En tiempos de opacidad y tinieblas, Colombia es posiblemente uno de los pocos países donde los poderes Legislativo, Ejecutivo y Judicial actúan frente a las cámaras, de cara a los ciudadanos que deseen ver —sin mediaciones— cómo funciona realmente el poder, con todas sus grietas y mezquindades. Es, sin duda, un momento bisagra: mientras el show del gobierno mira hacia la próxima campaña, el de la justicia escarba en el pasado.
Veinte años atrás —o incluso hace apenas una década— escenas como las de Petro o Uribe habrían sido impensables. Un presidente de izquierda, exguerrillero, extraño e impredecible, rodeado de un gabinete de técnicos y políticos desconocidos, desestimados por la gran prensa como simples activistas por su baja alcurnia y sus títulos de la Nacho, nunca habría tenido la más mínima posibilidad de llegar al poder, y mucho menos de ejercerlo.
La transmisión de los consejos de ministros tiene sus claroscuros. Entre los aciertos, destaca el hecho de que, ante un bloqueo informativo —atravesado por un fuerte prejuicio de clase—, estos espacios funcionan como una suerte de cátedra política. La narrativa impuesta por ciertos sectores del periodismo presentaba a un gobierno acéfalo, con un presidente errático, incapaz de ejecutar y sin interés en hacerlo. Los consejos muestran, al menos, las costuras: las discusiones, los sueños, los esfuerzos, pero también la retórica y la inacción. Se necesita valor para lanzarse a este experimento mediático.
Sin embargo, su mayor debilidad estriba en la impostura. Se sacrifica la sustancia en favor de la imagen. Como en el mal teatro, los roles se sobreactúan —a veces hasta la caricatura—, como cuando Petro exalta su pasado en el M-19.
Mucho me temo que, sin importar quién sea el próximo presidente o presidenta, el show continuará.
La segunda película es la de Uribe, rindiendo cuentas no solo por su presunta manipulación de testigos, sino por un pasado que se resiste a clausurarse. Otra imagen que, hasta hace poco, parecía imposible. Esta historia ha pasado de miniserie a telenovela: extensa, detallada, enredada, con personajes que resbalan cada uno a su manera. Hace poco, le pregunté a un taxista —solo por probar— si sabía del juicio. Me dijo que sí, y añadió que estaba convencido de que lo condenarían por los falsos positivos. La gran desgracia de Uribe es que casi nadie comprende el intrincado expediente judicial que lo rodea. Pero la imagen lo puede todo: él es el procesado, y —quiera o no— este es el juicio a su historia, a su círculo cercano y a su legado como gobernador y presidente.

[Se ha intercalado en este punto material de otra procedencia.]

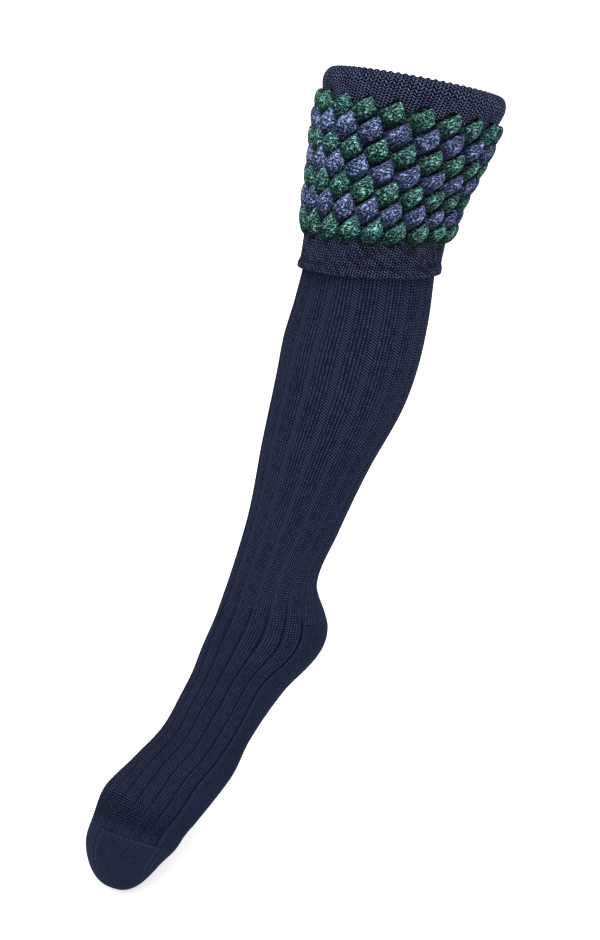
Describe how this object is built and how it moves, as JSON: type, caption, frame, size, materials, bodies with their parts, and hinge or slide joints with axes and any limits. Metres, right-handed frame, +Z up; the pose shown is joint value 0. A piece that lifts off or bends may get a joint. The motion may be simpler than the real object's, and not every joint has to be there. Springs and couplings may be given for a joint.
{
  "type": "knitted sock",
  "caption": "Long ribbed knee sock in dark navy with a turned-down cuff of green and blue bobbles, shaped as it is when worn with the toes pointing down.",
  "frame": {"origin": "centre of the top fold, in the middle of the leg opening, where the sock sits on the leg", "axes": "+Z up, the leg runs down and towards -X with the toes pointing down and to -X, the calf and heel face +X, and Y runs across the foot"},
  "size_m": [0.3647, 0.1368, 0.5871],
  "materials": {
    "navy_knit": "matt wool knit, ribbed",
    "navy_cuff_knit": "matt wool knit, plain stitches",
    "green_knit": "matt wool knit, raised bobbles",
    "blue_knit": "matt wool knit, raised bobbles"
  },
  "bodies": {
    "root": {"leg_top": "navy_knit", "calf": "navy_knit", "shin": "navy_knit", "instep": "navy_knit", "heel": "navy_knit", "sole": "navy_knit", "toe": "navy_knit", "cuff_fold": "navy_cuff_knit", "bobble_row_1": "green_knit", "bobble_row_2": "blue_knit", "bobble_row_3": "green_knit", "bobble_row_4": "blue_knit", "bobble_row_5": "green_knit", "bobble_row_6": "blue_knit", "bobble_row_7": "green_knit", "cuff_welt": "navy_cuff_knit"}
  },
  "joints": []
}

La trama en juego no se limita a un simple fraude procesal. Es el relato del paramilitarismo, su vínculo con el narcotráfico, las élites paisas —en este caso— y sectores de la Fuerza Pública. Cada vez que resurge la historia de las Convivir y sus consecuencias, Uribe se adentra en un terreno fangoso donde los pies se le hunden sin remedio.
Para su desventura, fue justamente el Bloque Metro —liderado por el exmilitar Carlos Mauricio García, alias «Doble Cero»— uno de los que estuvo más claramente articulado con la Cuarta Brigada del Ejército, como lo han descrito múltiples testigos. Las verdades de ese bloque, celosamente ocultas durante años, se han convertido en un bumerán dentro del juicio, donde incluso el espectro de los falsos positivos hace sus apariciones. La verdad y la justicia, aunque cojeen, terminan por llegar.
Este es, insisto, un momento bisagra. El juicio a Uribe representa la catarsis de un pasado traumático; el reality de Petro, la antesala de un futuro cuyas mieles aún no hemos probado. Es la película de la política colombiana contemporánea.
Y la veremos —en directo, por cierto— de aquí a 2026.